Mais on constate également une hausse de la production d'amphétamines et du "chemsex"".
**"**Il existe plusieurs types de problèmes en termes de santé. L'un d'entre eux est, comme on l'a mentionné dans notre dernier rapport européen sur les drogues, que l’on constate que l’on est revenus aux taux d'infection par le VIH antérieurs à la directive COVID, ce qui n'est pas bon signe. Dans d'autres champs également, celui des maladies infectieuses, des études montrent qu'il y a une augmentation des maladies sexuellement transmissibles et que certaines d'entre elles deviennent résistantes aux antibiotiques et aux thérapies. Il est donc fondamental pour les politiques de prévention - pour les politiques nationales ou européennes en matière de drogues - d'avoir une approche plus globale et de tenter d'anticiper également, et de s’adresser à des petits groupes de personnes qui initient une pratique qui n'est pas encore courante mais qui pourrait représenter un danger ou un sérieux risque pour la santé".
"Si on regarde le point de départ de l'épidémie d'héroïne au sein de l'UE, nous avons fait d'énormes progrès et nous avons obtenu de très bons résultats grâce à notre approche collective en Europe, au cours des 30 dernières années.
On a réduit de manière spectaculaire le nombre de décès liés à la drogue. Actuellement, 7 000 à 8 000 personnes meurent d'une overdose dans l'UE, contre plus de 110 000 aux États-Unis, avec une population plus importante en Europe qu'Outre-Atlantique.

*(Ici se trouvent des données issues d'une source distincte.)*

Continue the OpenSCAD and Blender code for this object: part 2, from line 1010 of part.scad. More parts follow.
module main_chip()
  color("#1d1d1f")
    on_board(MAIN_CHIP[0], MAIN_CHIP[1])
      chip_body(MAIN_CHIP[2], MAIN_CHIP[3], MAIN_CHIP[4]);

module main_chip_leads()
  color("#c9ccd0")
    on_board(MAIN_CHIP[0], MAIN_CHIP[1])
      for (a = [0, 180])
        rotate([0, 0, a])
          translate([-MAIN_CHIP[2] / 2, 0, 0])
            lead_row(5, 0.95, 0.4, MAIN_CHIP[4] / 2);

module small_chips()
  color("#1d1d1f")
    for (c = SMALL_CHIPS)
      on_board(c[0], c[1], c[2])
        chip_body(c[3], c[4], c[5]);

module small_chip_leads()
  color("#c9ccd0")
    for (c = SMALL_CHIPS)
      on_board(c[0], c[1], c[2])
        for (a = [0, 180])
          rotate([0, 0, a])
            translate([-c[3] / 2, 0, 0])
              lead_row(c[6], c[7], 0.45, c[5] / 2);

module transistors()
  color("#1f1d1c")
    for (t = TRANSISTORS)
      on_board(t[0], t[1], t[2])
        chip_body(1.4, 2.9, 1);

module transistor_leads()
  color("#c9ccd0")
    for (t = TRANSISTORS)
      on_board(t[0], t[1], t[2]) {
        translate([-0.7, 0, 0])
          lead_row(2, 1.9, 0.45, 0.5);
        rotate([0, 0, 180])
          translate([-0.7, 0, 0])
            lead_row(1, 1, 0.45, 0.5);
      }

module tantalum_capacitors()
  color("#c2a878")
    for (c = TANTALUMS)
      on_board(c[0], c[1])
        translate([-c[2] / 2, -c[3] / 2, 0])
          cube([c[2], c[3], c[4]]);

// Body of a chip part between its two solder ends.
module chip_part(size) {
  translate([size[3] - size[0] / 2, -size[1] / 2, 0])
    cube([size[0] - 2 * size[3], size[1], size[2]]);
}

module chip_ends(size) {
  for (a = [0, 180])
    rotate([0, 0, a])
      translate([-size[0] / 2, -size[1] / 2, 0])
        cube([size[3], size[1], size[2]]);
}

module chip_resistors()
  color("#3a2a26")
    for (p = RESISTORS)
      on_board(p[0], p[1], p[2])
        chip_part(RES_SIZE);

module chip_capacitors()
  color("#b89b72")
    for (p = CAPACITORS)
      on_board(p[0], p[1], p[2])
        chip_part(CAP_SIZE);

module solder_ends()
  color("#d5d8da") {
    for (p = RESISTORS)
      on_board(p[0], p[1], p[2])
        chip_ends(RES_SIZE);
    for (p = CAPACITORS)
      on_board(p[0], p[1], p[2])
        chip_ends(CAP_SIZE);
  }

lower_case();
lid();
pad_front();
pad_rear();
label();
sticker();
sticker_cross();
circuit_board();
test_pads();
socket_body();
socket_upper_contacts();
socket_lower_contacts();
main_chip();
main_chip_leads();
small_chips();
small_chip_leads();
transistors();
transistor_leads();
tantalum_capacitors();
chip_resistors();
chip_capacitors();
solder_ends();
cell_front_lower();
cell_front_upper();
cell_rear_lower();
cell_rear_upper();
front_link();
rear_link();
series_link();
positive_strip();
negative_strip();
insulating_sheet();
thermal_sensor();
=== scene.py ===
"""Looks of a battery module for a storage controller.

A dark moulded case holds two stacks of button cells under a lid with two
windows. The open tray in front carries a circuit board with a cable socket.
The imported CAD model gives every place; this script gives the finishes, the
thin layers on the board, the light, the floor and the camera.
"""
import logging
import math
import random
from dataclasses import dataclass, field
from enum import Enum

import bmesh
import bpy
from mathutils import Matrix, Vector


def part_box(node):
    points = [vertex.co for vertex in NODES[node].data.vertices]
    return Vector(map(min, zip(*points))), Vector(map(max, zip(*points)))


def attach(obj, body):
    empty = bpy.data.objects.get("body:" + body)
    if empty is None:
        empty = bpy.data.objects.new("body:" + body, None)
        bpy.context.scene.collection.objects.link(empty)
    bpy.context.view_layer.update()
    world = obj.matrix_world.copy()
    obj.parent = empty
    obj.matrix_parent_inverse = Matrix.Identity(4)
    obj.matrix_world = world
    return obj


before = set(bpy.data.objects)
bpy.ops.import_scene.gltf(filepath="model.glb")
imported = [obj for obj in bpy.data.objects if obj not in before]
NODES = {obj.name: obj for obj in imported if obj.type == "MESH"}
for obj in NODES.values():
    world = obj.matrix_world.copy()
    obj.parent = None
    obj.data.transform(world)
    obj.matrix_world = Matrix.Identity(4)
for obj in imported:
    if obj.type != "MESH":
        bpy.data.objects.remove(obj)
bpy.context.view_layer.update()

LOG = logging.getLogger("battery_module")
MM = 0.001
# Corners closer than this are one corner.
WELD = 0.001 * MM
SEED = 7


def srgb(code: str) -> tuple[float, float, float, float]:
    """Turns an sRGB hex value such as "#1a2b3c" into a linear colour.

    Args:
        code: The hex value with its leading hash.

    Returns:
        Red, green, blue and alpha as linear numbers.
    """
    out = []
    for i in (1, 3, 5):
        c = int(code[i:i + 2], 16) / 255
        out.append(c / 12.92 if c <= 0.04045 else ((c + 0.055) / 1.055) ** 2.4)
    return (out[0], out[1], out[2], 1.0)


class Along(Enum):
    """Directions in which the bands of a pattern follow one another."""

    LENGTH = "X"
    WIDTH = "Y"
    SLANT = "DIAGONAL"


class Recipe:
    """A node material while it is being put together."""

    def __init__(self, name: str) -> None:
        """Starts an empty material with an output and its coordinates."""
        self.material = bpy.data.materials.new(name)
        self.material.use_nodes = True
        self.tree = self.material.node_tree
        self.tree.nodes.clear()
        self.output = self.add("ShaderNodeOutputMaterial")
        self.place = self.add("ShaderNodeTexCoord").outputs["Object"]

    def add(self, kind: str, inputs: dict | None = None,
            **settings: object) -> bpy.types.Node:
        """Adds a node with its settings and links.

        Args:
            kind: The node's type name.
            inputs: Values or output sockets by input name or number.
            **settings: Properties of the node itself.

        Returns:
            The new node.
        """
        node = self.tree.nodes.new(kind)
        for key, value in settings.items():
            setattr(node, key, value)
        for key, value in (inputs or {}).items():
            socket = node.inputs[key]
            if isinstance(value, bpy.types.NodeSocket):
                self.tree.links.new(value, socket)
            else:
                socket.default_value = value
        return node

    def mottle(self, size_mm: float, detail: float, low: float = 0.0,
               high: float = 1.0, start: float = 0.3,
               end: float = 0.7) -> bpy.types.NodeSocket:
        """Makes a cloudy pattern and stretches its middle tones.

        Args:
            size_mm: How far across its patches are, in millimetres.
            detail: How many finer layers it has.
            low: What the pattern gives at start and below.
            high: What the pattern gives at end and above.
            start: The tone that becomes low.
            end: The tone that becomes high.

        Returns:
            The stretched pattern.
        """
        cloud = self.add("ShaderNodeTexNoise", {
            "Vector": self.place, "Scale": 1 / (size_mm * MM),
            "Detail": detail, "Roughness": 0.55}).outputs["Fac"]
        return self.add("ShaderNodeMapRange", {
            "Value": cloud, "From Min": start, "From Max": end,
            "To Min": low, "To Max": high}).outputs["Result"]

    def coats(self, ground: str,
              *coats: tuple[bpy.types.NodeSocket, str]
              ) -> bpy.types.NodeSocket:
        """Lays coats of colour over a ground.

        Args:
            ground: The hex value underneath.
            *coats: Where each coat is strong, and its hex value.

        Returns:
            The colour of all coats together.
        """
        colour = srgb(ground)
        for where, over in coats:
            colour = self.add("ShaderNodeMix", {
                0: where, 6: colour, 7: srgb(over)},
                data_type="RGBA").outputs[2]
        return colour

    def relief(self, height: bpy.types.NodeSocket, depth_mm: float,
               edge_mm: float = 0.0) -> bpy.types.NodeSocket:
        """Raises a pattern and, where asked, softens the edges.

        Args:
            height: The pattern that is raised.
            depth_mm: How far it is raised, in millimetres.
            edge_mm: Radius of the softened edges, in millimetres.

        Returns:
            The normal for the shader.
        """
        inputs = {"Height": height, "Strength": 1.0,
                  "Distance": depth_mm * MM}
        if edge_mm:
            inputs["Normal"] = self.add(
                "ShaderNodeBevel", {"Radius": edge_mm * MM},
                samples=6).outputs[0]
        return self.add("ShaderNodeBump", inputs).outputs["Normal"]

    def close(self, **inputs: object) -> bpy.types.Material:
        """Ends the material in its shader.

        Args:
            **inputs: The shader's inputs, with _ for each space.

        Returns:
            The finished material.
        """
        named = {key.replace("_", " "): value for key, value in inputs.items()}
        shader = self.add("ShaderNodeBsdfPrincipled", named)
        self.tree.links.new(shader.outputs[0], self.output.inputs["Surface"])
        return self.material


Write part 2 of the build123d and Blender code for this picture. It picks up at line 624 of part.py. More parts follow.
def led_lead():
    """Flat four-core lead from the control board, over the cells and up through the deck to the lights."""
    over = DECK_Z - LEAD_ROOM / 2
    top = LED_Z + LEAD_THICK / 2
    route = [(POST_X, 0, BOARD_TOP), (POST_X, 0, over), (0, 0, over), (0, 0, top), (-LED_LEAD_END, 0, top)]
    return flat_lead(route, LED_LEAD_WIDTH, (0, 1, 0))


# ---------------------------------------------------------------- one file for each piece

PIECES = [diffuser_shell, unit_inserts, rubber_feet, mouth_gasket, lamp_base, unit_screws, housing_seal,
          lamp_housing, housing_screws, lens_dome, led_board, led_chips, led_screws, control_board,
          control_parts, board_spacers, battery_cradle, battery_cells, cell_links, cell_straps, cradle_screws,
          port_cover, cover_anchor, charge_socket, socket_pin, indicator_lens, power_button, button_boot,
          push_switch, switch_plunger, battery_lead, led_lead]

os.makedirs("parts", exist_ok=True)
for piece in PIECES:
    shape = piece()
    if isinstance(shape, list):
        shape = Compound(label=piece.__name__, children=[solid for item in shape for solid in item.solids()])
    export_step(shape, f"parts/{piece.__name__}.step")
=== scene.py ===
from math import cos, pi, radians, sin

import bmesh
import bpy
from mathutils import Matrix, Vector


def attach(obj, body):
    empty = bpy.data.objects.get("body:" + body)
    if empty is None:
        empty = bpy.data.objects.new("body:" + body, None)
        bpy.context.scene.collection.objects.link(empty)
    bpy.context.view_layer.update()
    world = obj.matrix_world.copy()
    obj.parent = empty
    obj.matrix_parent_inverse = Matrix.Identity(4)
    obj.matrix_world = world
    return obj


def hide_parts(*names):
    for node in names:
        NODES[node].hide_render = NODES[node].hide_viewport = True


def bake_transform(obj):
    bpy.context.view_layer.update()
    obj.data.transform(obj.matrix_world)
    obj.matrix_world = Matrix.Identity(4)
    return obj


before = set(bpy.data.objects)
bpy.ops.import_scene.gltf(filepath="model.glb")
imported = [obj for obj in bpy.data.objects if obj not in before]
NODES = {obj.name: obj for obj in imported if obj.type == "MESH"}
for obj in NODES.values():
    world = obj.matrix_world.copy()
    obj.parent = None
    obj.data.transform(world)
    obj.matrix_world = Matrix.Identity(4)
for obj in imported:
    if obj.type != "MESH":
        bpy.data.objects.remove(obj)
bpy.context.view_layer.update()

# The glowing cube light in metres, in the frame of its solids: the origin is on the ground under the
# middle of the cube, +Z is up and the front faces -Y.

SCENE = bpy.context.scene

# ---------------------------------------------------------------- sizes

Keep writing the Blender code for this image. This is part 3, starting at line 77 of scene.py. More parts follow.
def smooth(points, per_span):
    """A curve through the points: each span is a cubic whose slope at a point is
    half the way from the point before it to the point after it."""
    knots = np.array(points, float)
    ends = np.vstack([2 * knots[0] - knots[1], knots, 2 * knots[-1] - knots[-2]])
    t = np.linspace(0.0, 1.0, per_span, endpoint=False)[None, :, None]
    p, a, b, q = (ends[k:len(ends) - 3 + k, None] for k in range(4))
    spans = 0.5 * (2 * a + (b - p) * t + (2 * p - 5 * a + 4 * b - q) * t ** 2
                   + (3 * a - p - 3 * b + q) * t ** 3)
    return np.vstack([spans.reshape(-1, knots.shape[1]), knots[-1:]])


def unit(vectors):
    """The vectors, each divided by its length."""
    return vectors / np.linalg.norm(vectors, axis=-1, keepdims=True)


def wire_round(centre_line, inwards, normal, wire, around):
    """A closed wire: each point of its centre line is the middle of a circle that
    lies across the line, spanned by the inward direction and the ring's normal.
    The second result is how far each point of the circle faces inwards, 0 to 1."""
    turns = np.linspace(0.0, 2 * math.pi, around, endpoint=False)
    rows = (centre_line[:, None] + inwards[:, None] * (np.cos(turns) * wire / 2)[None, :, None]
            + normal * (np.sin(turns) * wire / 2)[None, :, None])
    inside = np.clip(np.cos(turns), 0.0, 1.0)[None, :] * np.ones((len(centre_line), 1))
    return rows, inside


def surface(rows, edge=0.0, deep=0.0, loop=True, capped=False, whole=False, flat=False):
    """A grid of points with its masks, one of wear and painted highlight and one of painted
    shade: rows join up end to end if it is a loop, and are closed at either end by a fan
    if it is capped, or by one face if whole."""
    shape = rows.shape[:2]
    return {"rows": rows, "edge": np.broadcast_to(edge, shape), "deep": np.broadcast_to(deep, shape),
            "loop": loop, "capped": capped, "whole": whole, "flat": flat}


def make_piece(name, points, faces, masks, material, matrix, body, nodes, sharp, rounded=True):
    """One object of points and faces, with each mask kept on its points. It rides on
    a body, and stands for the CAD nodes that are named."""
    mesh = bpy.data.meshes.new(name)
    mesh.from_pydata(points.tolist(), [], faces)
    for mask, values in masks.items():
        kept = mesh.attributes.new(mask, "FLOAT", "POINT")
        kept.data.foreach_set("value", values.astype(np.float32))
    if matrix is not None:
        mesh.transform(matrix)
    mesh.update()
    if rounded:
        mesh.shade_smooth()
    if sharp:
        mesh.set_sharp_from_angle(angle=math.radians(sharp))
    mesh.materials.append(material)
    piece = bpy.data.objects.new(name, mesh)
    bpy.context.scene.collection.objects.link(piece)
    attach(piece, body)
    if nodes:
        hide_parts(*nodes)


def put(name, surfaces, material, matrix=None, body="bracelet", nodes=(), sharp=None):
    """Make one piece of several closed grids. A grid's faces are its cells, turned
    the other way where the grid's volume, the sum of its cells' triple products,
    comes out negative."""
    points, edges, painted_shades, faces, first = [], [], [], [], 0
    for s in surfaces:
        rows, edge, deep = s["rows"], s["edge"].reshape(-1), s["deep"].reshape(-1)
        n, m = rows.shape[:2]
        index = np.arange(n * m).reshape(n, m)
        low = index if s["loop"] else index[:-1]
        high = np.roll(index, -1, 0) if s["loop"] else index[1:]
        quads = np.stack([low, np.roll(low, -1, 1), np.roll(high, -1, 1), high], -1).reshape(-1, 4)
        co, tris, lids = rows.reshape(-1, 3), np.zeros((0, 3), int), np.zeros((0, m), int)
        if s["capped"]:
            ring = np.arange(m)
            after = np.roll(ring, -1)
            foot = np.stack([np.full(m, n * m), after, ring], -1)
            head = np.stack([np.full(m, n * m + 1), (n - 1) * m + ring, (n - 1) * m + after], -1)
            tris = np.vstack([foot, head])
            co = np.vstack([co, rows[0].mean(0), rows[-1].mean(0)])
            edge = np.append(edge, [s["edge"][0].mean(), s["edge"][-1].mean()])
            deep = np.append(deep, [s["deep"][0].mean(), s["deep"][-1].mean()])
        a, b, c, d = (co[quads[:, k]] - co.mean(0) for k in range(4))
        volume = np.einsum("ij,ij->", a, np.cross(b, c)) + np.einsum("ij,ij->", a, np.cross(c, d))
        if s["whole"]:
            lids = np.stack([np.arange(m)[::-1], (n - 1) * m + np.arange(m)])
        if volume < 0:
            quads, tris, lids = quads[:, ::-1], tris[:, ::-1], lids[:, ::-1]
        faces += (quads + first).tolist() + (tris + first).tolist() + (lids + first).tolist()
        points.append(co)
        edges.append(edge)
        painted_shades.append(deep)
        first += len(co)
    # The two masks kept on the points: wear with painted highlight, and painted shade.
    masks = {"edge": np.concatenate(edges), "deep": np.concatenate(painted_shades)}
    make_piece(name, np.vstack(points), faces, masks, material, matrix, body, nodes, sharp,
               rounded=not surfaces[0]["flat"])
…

On a assisté au développement remarquable de l'offre de traitement, y compris des traitements de substitution. À la fin des années 90,on disposait peut-être de 30 à 35 000 places pour des traitements, alors qu'aujourd'hui, l'Europe en compte plus de 650 000. En ce qui concerne l'épidémie d'héroïne, cette évolution a été progressive et très efficace.
Le problème de fond et le défi résident plutôt dans le fait qu’il y a plus de substances et plus de combinaisons de produits, plus de polytoxicomanie, et qu’on doit changer notre approche de la prévention, du traitement et de la réduction des risques. Et je ne parle pas que des traitements de substitution, qui fonctionnent très bien pour les opioïdes.
Il s'agit aussi de développer de nouvelles formes de prévention, de traitement et de réduction des risques pour les autres substances et les autres usages".